I is for Ireland

“Leprechaun economics” is the term Nobel-prize winning economist Paul Krugman used. With all due respect to Ireland–that greenest land of wind, stories, and music to soothe the soul–their tax law sucks bilgewater.

Leprechaun economics, picture at ginokenny.com.

The Republic of Ireland has managed, in the last fifty years, to transform itself into the world’s largest tax haven. Meaning a place that allows multinational corporations, particularly those formed and operating in the U.S., to use creative accounting to pay very little in taxes. How little? How about 0.005%?
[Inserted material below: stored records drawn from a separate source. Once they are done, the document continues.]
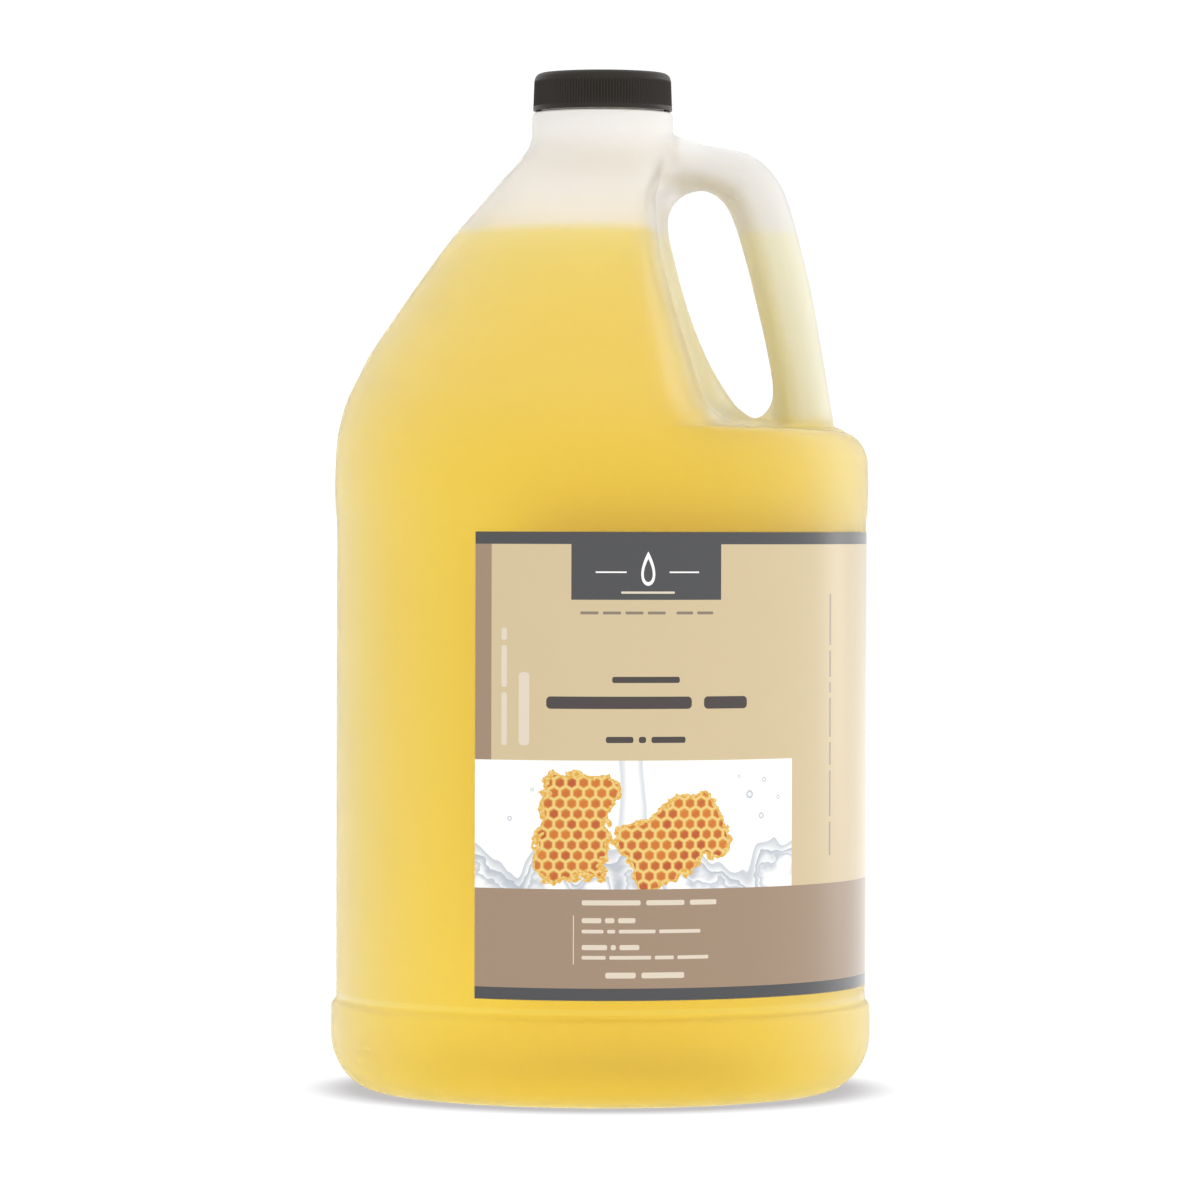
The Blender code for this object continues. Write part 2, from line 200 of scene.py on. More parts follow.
def outline_field(x, z, points):
    """Return the distance outside a closed outline in the XZ plane."""
    best = np.full(x.shape, np.inf)
    inside = np.zeros(x.shape, dtype=bool)
    for (ax, az), (bx, bz) in zip(points, np.roll(points, -1, axis=0)):
        ex, ez = bx - ax, bz - az
        t = np.clip(((x - ax) * ex + (z - az) * ez) / (ex * ex + ez * ez), 0.0, 1.0)
        best = np.minimum(best, (x - ax - t * ex) ** 2 + (z - az - t * ez) ** 2)
        if abs(ez) > 1e-9:
            inside ^= ((az > z) != (bz > z)) & (x < ax + (z - az) * ex / ez)
    return np.where(inside, -1.0, 1.0) * np.sqrt(best)


HOLE_RIM = closed_curve(HOLE, RIM_STEPS)
WEB_EDGE = np.array(WEB)


def jug_field(x, y, z, inset, with_web):
    """Return the distance outside the whole jug: body, handle and web with the finger hole."""
    field = body_field(x, y, z, inset)
    zone = (z > HANDLE_ZONE_Z) & (x > 0.0) & (np.abs(y) < HANDLE_ZONE_HALF)
    px, py, pz = x[zone], y[zone], z[zone]
    blend = HANDLE_BLEND * np.clip((FILLET_TOP - pz) / FILLET_FADE, 0.01, 1.0)
    near = smooth_min(field[zone], handle_field(px, py, pz, inset), blend)
    if with_web:
        plate = np.maximum(np.abs(py) - WEB_HALF, outline_field(px, pz, WEB_EDGE))
        near = smooth_min(near, plate, WEB_BLEND)
        near = -smooth_min(-near, outline_field(px, pz, HOLE_RIM), RIM_BLEND)
    field[zone] = near
    return field


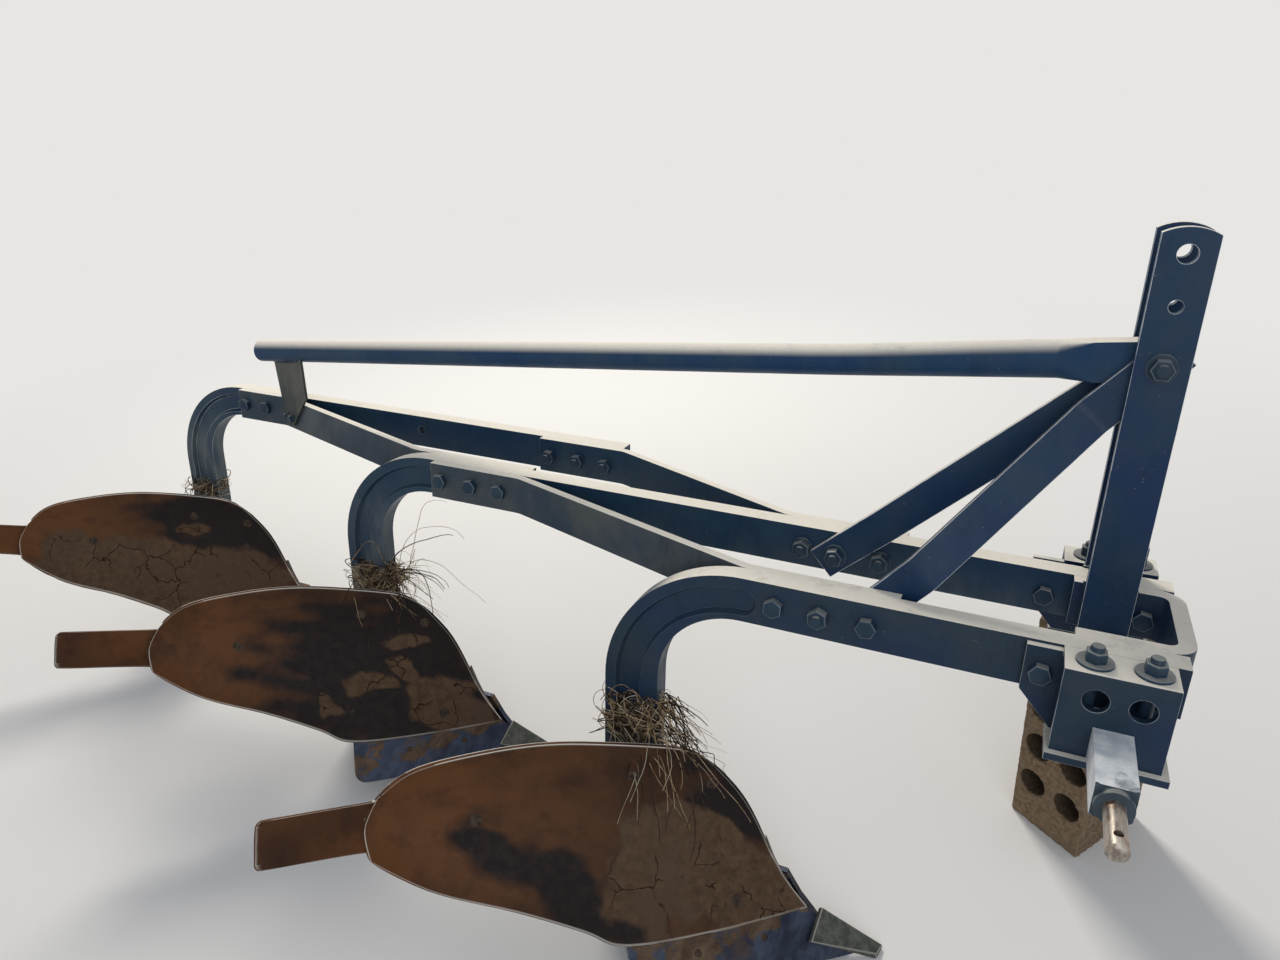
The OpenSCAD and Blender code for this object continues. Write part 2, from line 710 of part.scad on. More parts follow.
module landside(i) {
    z = tip.z + 4;
    color(steel) on_bottom(i) difference() {
        side_plate(beam_t, landside_t)
            polygon([[leg_rear - landside_heel, z], [tip.x - landside_nose[0], z],
                     [tip.x - landside_nose[1], z + landside_h * 0.55],
                     [tip.x - landside_nose[2], z + landside_h],
                     [leg_rear - landside_heel + 10, z + landside_h],
                     [leg_rear - landside_heel, z + landside_h - 12]]);
        for (x = [leg_rear + 25, leg_front + 120])
            translate([x, beam_t - 1, z + landside_h * 0.75]) rotate([-90, 0, 0])
                cylinder(d = plough_bolt_d, h = landside_t + 2, $fn = 32);
    }
}

// Frog: upright plate beside the leg and pads behind the lower moldboard and the share
module frog(i) {
    shin = [for (v = [0.55 : -0.11 : 0]) let (p = on_curve(board_shin, v)) [p.x - board_t / 2, p.z]];
    color(blue) on_bottom(i) difference() {
        union() {
            difference() {
                side_plate(-frog_t, frog_t)
                    polygon(concat([[leg_rear, frog_low], [leg_rear, frog_top]], shin,
                                   [[tip.x - frog_nose, frog_low]]));
                skin(board_grid(-60, 0, 12), board_grid(board_t + seat, 0, 12));
                skin(share_grid(-30, pull = -board_t), share_grid(share_t + seat, pull = -board_t));
            }
            skin(board_grid(board_t + seat, 0, 9, 1, 4), board_grid(board_t + frog_pad, 0, 9, 1, 4));
            skin(share_grid(share_t + seat, 0, 6, 1, 2), share_grid(share_t + frog_pad, 0, 6, 1, 2));
        }
        share_holes();
    }
}

// Rod from a foot on the leg to the back of the moldboard's rear half
module board_rod(i) {
    u = 0.78;
    v = 0.5;
    color(blue) on_bottom(i) difference() {
        union() {
            rod([rod_at.x, seat - rod_foot_t, rod_at.y], board_at(u, v), rod_d);
            translate([rod_at.x, -seat, rod_at.y]) rotate([90, 0, 0])
                cylinder(d = 2 * rod_d, h = rod_foot_t, $fn = 48);
        }
        skin(board_grid(-40, board_cols / 2), board_grid(board_t + seat, board_cols / 2));
    }
}

module support_block() {
    first = (block_h - (block_rows - 1) * block_row_gap) / 2;
    color("rosybrown") translate(block_at - origin) rotate([0, 0, block_turn]) difference() {
        cube([block_d, block_w, block_h]);
        for (row = [0 : block_rows - 1]) for (side = [0.25, 0.75])
            translate([-1, block_w * side, first + row * block_row_gap]) rotate([0, 90, 0])
                cylinder(d = block_hole_d, h = block_d + 2, $fn = 48);
    }
}

stand() beam(0);  // beam_1
stand() beam(1);  // beam_2
stand() beam(2);  // beam_3
stand() crank_plate(0);  // crank_plate_front
stand() crank_plate(1);  // crank_plate_middle
stand() crank_plate(2);  // crank_plate_rear
stand() strap();
stand() mast_plate(mast_y);  // mast_right
stand() mast_plate(mast_y + mast_t + mast_gap);  // mast_left
stand() brace(brace_feet[0], brace_tops[0]);  // brace_right
stand() brace(brace_feet[1], brace_tops[1]);  // brace_left
stand() stay_tube();
stand() stay_bracket();
stand() bracket_right();
stand() bracket_left();
stand() clamp_plate_right();
stand() clamp_plate_left();
stand() cross_shaft();
stand() frog(0);  // frog_1
stand() frog(1);  // frog_2
stand() frog(2);  // frog_3
stand() moldboard(0);  // moldboard_1
stand() moldboard(1);  // moldboard_2
stand() moldboard(2);  // moldboard_3
stand() share(0);  // share_1
stand() share(1);  // share_2
stand() share(2);  // share_3
stand() point(0);  // point_1
stand() point(1);  // point_2
stand() point(2);  // point_3
stand() tail_piece(0);  // tail_piece_1
stand() tail_piece(1);  // tail_piece_2
stand() tail_piece(2);  // tail_piece_3
stand() landside(0);  // landside_1
stand() landside(1);  // landside_2
stand() landside(2);  // landside_3
stand() board_rod(0);  // board_rod_1
stand() board_rod(1);  // board_rod_2
stand() board_rod(2);  // board_rod_3
support_block();
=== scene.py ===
import json
import math
import random

import bmesh
import bpy
from mathutils import Matrix, Vector, noise
from mathutils.bvhtree import BVHTree


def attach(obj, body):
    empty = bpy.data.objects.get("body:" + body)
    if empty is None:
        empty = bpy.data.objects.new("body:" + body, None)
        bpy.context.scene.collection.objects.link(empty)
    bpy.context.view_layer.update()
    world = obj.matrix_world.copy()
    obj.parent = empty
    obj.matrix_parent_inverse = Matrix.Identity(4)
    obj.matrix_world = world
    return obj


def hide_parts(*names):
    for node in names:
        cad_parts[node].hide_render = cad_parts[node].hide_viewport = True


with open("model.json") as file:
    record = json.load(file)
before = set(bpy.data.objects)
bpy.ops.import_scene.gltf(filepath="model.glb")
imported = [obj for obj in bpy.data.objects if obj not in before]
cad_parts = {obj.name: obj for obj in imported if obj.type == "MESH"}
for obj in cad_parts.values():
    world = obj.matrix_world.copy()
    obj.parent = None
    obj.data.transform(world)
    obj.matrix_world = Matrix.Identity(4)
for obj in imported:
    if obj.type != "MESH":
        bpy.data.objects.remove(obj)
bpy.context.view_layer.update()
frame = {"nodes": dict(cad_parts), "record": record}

# Camera
# The photograph was taken standing ahead of the front bottom, on the ploughed side, looking
# back and down over the whole plough with a short lens.
camera_place = (1.1791, -1.1927, 1.5855)
camera_turn = (62.408, 4.663, 23.310)
camera_lens = 25.6626
camera_data = bpy.data.cameras.new("camera")
camera_data.lens = camera_lens
camera_data.sensor_width = 36.0
camera_data.clip_start = 0.01
camera = bpy.data.objects.new("camera", camera_data)
camera.location = camera_place
camera.rotation_euler = [math.radians(a) for a in camera_turn]
bpy.context.collection.objects.link(camera)
bpy.context.scene.camera = camera

# Floor, backdrop and lamps
# A plain pale floor that runs into an even pale background, one large soft lamp behind the
# plough and a weaker one beside the camera.
pale = (0.8, 0.79, 0.77, 1.0)
sky_colour = (0.9, 0.93, 1.0, 1.0)
sky_strength = 0.42
floor_half = 40.0
# The floor turns into the even background between these distances from the middle
floor_fade = (1.6, 4.5)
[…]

Apple Chooses Between Single Malt or Double Irish

Apple is a company that has always thought far in advance about packaging and design–including on their financial statements. Back in 1980, about the time when they were prototyping the Macintosh, Apple opened a small office in Cork, Ireland, lured by a deal to pay no taxes for several years. Such local tax arrangements aren’t that unusual–Twitter moved into a derelict building in downtown San Francisco for the same “no tax for years” deal, while Delaware has long been known as a favorable legal and financial place for companies to incorporate.

What Apple was also able to do, over decades, was use its growing economic power to support an Irish shift into a myriad of favorable tax strategies–favorable to corporations, that is. A so-called Base Erosion and Profit Shifting (BEPS) plan allows companies to put their huge patents as giant assets on their balance sheets, in Irish subsidiaries. These patents, the stock and trade for tech companies, are amortized (charged out over time) in a convoluted way that allows the income received to be located in Ireland–with very low tax rates–even if it was earned somewhere else.

Diagram: the Double Irish with a Dutch Sandwich. Design on wikipedia created by Britishfinance.

The practice became so lucrative that Apple created a myriad of accounting structures in Ireland that allowed them to avoid huge amounts of tax worldwide, so much so that a commission within the European Union found them guilty of 13 billion Euros worth of evading European tax law.

The Irish government jumped in to argue against the ruling, “No, thanks, we really don’t want the 13 billion.” While years of tax austerity ought to have led the Irish to welcome monies owed, the government was more interested in retaining Irish sovereignty, and thus remained complacent about multinational dodgy tax practices.

Q12015 reflected Apple’s BEPS, patent-shifting accounting. Photo from wikipedia.

Ireland itself was able to report a 26% jump in GDP growth, easily traceable to the year that they changed their tax rules to lure Apple and others into shifting their patent locations. Way to increase productivity!

Last year, a court ruled that the commission was wrong and that Apple was simply following Irish law. The E.U. plans to appeal. Stay tuned!

BMS is the 2nd largest drug maker in the U.S. Photo at The New York Times.

If At First You’ve Already Expensed It, Try, Try, Again…

Tech companies aren’t the only ones with large patents that might be looking for a tax haven. The second largest U.S. drug company, Bristol-Myers-Squibb, was also recently called out for its Irish tax practices. BMS has significant drug patents on its balance sheet, many of which have been fully amortized, which fairly lowered its U.S. taxes.

What they were able to do, according to advice given by the accounting firm PwC and law firm White & Case, was charge them off via an Irish subsidiary–again. Somehow, the accounting approach suggested that Irish tax law would allow BMS to shift the patents over to their subsidiaries, then re-amortize the same patents. The IRS disagreed, to the tune of $1.4 billion. The IRS called it a “tax-abusive” arrangement, which they had already disallowed with other multinationals like General Electric, Dow, and Merck.

BMS had been doing this for a few years. Shareholders had even asked why their tax rate was so much lower than their competitors. “Just clever,” was the response. Thus, the situation became complex for two reasons. First, if BMS loses to the IRS, they owe $1.4 billion. Secondly, though, since the dispute is now years old, this potential liability to the IRS has not been disclosed to shareholders. And, BMS even used some of the tax savings to buy back stock in 2013.

The mess got messier. The details only became public because some information published by the IRS wasn’t properly redacted for a brief time, and tax experts downloaded the unredacted portions. Meanwhile, PwC and White & Case claimed they never reviewed the specific anti-abuse provision at the core of the IRS’ objection. PwC is likely thinking about the fate of the Arthur Andersen auditors after the Enron debacle.

For an accountant, watching these Apple and BMS scandals develop, this means pass the popcorn. Meanwhile, Ireland needs to close down some of these loopholes! Maybe if someone wrote a song about it?